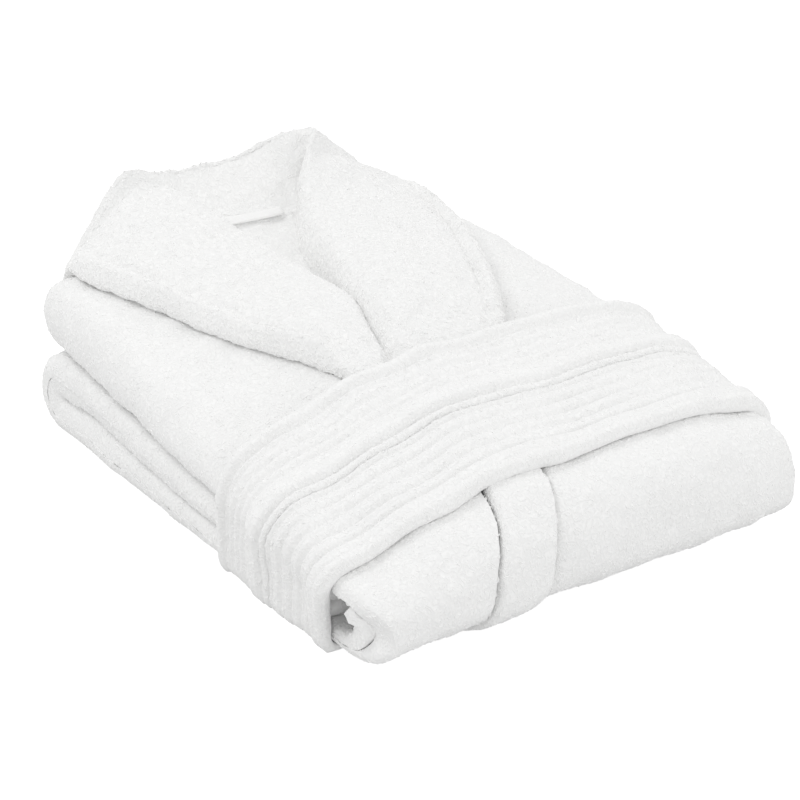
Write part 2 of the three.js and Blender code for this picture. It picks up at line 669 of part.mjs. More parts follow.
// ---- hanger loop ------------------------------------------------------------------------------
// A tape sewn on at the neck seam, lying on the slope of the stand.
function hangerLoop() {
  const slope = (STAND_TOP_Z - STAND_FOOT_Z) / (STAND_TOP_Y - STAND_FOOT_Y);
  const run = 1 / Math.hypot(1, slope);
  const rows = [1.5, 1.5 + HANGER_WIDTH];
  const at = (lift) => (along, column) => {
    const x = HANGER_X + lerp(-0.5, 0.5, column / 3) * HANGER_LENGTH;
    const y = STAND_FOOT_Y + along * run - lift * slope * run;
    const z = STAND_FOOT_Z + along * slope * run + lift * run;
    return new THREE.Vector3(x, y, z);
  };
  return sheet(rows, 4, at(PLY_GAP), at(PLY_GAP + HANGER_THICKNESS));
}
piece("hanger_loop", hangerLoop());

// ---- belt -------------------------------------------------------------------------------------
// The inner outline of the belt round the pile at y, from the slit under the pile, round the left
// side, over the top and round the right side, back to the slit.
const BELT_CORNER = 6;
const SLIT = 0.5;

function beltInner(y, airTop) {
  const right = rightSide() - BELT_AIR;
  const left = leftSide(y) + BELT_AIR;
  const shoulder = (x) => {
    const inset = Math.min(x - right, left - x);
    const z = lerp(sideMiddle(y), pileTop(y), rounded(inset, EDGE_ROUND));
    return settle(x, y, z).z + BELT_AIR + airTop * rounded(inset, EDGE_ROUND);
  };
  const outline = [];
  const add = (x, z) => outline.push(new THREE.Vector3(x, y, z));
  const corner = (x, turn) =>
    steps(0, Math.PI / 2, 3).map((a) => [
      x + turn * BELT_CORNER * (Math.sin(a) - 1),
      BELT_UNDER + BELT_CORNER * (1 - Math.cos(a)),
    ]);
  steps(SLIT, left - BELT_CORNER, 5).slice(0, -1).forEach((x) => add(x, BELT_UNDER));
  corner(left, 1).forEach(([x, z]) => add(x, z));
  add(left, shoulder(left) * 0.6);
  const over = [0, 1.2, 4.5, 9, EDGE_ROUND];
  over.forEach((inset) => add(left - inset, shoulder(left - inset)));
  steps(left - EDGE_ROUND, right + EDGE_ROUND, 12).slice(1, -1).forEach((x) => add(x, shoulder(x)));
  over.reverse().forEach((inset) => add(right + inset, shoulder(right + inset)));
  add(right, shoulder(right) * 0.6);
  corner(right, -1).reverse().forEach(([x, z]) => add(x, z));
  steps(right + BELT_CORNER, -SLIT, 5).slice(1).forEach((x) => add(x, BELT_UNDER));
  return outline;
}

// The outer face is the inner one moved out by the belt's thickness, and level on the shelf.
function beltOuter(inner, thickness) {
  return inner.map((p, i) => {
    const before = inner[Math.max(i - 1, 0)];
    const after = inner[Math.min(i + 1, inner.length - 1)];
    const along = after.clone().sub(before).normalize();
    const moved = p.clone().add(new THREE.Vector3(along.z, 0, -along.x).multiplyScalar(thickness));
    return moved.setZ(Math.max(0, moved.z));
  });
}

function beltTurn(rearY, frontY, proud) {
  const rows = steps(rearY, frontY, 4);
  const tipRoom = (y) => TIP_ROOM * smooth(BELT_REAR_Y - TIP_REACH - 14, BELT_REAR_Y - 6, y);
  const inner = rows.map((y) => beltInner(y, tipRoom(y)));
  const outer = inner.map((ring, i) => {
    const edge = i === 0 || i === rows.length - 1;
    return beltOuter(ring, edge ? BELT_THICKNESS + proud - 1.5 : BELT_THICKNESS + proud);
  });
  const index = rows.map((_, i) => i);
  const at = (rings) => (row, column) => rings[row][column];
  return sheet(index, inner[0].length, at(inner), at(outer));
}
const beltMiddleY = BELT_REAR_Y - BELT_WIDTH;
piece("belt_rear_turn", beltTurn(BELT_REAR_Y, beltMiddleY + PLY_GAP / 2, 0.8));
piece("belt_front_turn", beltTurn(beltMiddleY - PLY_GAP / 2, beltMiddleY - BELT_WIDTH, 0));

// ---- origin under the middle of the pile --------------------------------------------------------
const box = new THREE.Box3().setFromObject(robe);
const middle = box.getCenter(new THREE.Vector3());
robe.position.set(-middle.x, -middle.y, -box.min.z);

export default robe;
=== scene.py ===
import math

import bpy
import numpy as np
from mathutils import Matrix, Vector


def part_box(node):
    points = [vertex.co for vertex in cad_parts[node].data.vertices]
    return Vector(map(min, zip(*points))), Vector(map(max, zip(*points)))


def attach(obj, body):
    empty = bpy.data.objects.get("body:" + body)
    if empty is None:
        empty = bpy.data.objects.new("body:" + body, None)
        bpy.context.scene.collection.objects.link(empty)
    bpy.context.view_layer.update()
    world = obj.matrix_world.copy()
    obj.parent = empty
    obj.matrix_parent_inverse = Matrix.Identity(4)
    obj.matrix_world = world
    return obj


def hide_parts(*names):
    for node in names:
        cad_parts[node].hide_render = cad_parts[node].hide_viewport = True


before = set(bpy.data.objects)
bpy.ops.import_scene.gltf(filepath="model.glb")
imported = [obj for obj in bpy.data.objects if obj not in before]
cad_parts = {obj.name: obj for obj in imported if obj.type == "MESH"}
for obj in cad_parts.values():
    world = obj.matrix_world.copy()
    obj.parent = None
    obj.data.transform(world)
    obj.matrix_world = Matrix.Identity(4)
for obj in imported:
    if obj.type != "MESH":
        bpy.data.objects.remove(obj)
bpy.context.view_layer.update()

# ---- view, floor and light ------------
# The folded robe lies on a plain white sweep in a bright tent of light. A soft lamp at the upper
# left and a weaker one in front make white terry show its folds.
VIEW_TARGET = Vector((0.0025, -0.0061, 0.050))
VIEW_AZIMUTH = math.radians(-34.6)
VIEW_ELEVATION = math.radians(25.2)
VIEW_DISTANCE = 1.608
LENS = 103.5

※

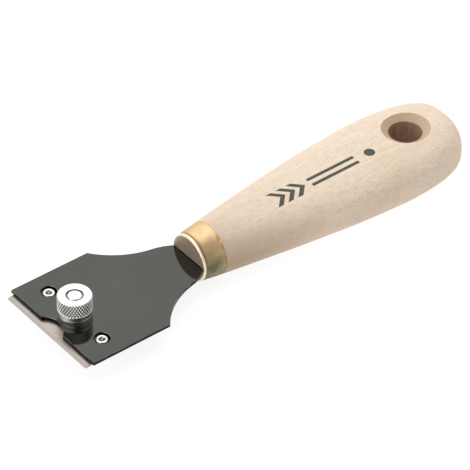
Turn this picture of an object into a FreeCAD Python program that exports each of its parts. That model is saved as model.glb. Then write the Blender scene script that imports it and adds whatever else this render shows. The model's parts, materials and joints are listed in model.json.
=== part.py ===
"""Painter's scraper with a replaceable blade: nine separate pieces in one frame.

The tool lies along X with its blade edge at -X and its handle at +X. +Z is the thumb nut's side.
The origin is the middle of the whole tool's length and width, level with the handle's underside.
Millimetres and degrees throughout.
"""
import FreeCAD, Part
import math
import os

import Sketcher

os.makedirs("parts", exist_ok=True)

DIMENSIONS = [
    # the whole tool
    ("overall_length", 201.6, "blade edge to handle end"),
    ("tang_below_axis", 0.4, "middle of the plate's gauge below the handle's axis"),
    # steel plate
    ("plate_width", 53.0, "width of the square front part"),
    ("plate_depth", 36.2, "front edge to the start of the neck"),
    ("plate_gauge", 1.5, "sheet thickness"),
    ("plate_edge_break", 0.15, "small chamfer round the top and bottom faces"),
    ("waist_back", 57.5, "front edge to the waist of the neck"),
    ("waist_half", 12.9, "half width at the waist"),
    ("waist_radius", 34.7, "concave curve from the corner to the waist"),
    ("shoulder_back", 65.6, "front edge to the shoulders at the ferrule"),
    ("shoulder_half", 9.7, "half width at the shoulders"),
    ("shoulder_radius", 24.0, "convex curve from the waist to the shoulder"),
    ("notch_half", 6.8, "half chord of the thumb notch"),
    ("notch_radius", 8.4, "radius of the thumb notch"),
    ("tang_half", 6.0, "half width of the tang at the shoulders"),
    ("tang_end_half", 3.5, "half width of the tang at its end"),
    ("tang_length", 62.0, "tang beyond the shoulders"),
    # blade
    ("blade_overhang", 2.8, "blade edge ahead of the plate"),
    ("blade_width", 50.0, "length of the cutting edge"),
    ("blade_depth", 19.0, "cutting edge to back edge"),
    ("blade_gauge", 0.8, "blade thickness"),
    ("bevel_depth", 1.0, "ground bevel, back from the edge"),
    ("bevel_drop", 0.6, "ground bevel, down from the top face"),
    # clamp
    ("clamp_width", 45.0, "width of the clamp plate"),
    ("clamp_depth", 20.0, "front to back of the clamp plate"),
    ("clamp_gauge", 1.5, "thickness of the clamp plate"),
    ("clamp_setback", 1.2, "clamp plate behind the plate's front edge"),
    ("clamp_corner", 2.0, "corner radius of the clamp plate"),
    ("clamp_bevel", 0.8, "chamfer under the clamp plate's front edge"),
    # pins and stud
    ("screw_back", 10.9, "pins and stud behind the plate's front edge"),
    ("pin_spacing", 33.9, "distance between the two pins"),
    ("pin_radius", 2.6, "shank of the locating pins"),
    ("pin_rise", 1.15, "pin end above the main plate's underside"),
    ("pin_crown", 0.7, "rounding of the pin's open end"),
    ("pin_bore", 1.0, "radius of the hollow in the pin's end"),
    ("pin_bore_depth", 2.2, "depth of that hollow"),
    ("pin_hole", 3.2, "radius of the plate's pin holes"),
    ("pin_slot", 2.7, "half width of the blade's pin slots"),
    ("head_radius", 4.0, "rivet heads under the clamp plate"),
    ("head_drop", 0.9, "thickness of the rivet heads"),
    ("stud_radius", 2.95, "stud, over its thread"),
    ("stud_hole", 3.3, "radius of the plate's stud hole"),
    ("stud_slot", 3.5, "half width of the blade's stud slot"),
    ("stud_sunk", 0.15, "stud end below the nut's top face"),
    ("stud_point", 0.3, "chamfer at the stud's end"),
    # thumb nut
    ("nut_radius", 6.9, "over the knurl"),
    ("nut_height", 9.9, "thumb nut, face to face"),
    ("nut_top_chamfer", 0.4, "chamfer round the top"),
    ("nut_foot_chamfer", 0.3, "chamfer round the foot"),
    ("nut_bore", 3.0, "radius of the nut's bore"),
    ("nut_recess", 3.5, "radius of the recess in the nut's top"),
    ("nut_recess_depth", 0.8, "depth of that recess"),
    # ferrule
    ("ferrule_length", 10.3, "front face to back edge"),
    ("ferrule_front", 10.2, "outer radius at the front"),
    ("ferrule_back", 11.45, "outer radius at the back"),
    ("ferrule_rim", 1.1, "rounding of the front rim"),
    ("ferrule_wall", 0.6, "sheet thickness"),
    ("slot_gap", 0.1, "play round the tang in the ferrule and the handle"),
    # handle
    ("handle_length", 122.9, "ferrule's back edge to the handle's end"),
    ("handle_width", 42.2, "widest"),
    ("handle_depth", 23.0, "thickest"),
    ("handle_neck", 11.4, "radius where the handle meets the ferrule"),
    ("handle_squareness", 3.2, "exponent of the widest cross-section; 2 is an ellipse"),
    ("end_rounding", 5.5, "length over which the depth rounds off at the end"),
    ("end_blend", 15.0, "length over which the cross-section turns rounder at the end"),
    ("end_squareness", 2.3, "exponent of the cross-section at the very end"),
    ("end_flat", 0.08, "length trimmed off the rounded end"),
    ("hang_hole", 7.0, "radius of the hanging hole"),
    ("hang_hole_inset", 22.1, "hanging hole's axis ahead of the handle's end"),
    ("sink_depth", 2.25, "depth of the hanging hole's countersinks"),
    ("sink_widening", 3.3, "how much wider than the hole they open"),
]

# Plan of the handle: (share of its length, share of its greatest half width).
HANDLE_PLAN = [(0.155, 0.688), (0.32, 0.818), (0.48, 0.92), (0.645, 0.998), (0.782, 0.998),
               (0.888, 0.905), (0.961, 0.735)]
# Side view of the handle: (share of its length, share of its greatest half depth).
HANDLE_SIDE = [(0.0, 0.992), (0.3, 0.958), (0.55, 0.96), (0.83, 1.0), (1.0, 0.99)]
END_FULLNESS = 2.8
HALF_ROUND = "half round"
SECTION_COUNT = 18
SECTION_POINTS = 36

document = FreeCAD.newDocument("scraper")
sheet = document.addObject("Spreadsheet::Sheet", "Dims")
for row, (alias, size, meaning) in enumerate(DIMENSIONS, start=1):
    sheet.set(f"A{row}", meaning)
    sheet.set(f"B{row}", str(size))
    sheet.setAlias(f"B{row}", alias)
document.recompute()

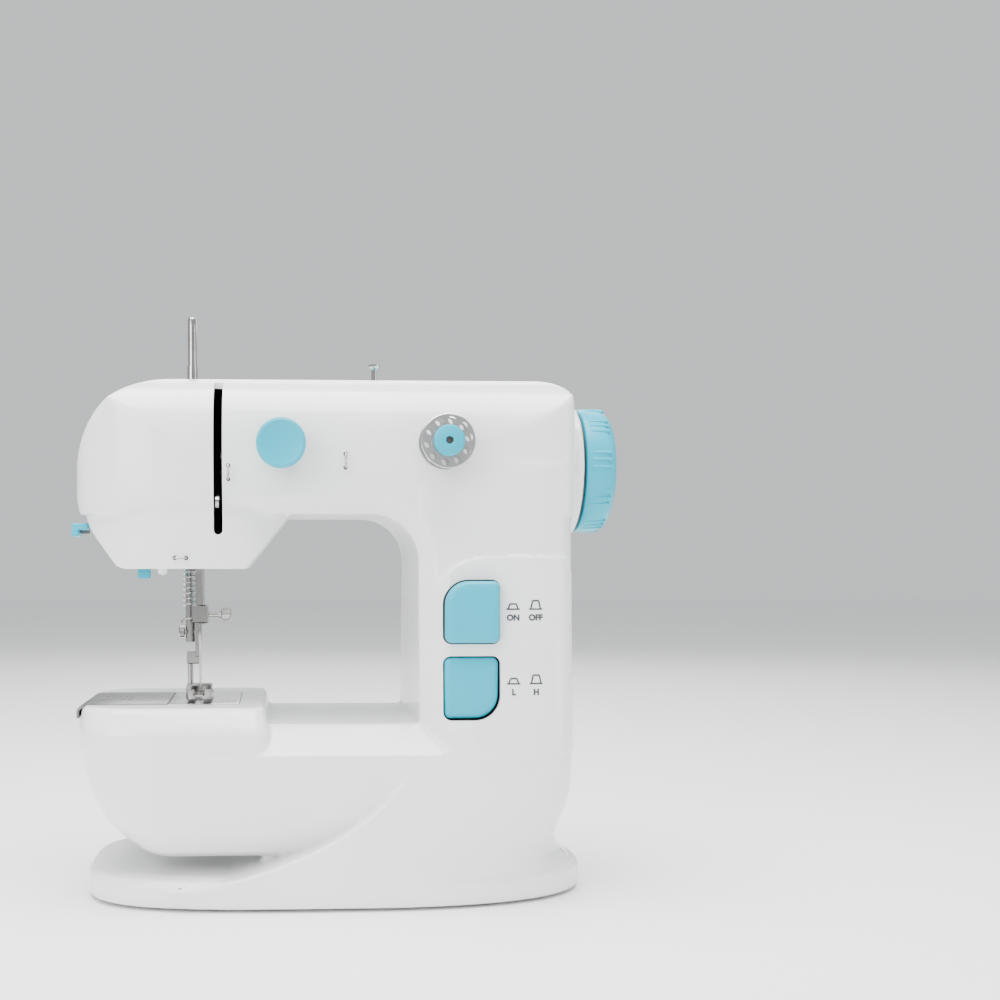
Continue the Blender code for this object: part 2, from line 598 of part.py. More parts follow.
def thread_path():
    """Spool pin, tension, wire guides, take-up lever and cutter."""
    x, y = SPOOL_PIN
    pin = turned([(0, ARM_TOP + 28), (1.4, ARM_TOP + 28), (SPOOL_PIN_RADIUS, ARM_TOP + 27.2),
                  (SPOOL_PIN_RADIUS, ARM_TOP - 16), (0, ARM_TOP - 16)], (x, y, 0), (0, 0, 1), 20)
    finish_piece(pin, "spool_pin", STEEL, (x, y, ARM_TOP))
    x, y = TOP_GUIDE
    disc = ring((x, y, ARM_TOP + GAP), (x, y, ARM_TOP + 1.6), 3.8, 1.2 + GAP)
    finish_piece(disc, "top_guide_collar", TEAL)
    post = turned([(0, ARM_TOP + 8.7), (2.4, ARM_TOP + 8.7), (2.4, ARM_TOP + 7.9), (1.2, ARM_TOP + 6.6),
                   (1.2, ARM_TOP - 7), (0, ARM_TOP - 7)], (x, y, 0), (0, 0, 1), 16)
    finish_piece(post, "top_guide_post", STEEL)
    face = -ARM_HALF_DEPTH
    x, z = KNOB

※

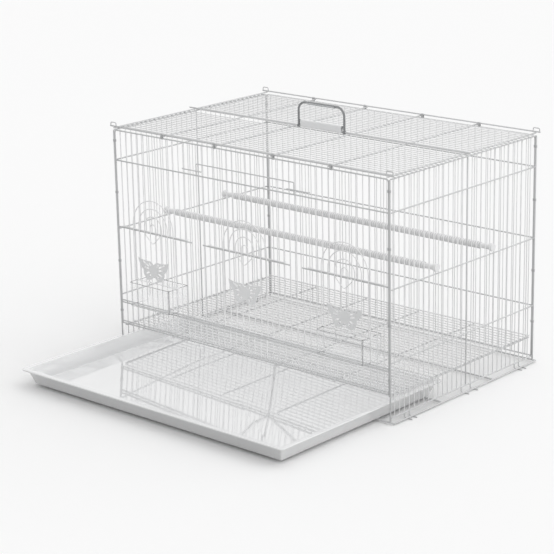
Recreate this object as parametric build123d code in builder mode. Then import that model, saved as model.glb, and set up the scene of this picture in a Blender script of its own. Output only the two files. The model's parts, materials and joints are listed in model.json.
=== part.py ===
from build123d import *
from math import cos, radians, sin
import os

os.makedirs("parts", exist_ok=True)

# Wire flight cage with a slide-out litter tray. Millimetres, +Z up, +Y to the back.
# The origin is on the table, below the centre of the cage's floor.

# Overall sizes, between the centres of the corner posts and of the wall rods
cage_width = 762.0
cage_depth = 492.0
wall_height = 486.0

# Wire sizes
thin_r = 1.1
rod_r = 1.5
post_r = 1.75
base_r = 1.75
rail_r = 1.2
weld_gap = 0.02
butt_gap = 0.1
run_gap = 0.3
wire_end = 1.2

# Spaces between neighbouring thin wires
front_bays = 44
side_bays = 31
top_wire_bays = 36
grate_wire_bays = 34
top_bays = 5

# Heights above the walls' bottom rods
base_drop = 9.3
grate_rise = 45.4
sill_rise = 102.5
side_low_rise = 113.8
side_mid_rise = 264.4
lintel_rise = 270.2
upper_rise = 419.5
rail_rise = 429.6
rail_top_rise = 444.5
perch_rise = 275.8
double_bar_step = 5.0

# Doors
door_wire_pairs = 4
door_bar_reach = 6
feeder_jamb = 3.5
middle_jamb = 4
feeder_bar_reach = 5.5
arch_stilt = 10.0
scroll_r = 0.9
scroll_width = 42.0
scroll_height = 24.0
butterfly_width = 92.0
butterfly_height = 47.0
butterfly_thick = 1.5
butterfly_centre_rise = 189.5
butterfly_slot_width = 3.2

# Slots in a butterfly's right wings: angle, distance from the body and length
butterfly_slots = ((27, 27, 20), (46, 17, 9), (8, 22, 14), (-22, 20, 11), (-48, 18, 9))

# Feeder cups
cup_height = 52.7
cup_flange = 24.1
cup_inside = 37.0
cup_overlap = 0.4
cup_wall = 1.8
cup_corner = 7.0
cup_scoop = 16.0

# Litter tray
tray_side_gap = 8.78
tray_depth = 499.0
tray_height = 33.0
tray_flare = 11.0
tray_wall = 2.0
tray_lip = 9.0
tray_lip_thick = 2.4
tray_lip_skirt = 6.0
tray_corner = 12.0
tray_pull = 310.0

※

Between the line containing "function beltTurn(rearY, frontY, proud)" and the line containing "imported = [obj" lies the part to return. Return it exactly, counting both of those lines.

function beltTurn(rearY, frontY, proud) {
  const rows = steps(rearY, frontY, 4);
  const tipRoom = (y) => TIP_ROOM * smooth(BELT_REAR_Y - TIP_REACH - 14, BELT_REAR_Y - 6, y);
  const inner = rows.map((y) => beltInner(y, tipRoom(y)));
  const outer = inner.map((ring, i) => {
    const edge = i === 0 || i === rows.length - 1;
    return beltOuter(ring, edge ? BELT_THICKNESS + proud - 1.5 : BELT_THICKNESS + proud);
  });
  const index = rows.map((_, i) => i);
  const at = (rings) => (row, column) => rings[row][column];
  return sheet(index, inner[0].length, at(inner), at(outer));
}
const beltMiddleY = BELT_REAR_Y - BELT_WIDTH;
piece("belt_rear_turn", beltTurn(BELT_REAR_Y, beltMiddleY + PLY_GAP / 2, 0.8));
piece("belt_front_turn", beltTurn(beltMiddleY - PLY_GAP / 2, beltMiddleY - BELT_WIDTH, 0));

// ---- origin under the middle of the pile --------------------------------------------------------
const box = new THREE.Box3().setFromObject(robe);
const middle = box.getCenter(new THREE.Vector3());
robe.position.set(-middle.x, -middle.y, -box.min.z);

export default robe;
=== scene.py ===
import math

import bpy
import numpy as np
from mathutils import Matrix, Vector


def part_box(node):
    points = [vertex.co for vertex in cad_parts[node].data.vertices]
    return Vector(map(min, zip(*points))), Vector(map(max, zip(*points)))


def attach(obj, body):
    empty = bpy.data.objects.get("body:" + body)
    if empty is None:
        empty = bpy.data.objects.new("body:" + body, None)
        bpy.context.scene.collection.objects.link(empty)
    bpy.context.view_layer.update()
    world = obj.matrix_world.copy()
    obj.parent = empty
    obj.matrix_parent_inverse = Matrix.Identity(4)
    obj.matrix_world = world
    return obj


def hide_parts(*names):
    for node in names:
        cad_parts[node].hide_render = cad_parts[node].hide_viewport = True


before = set(bpy.data.objects)
bpy.ops.import_scene.gltf(filepath="model.glb")
imported = [obj for obj in bpy.data.objects if obj not in before]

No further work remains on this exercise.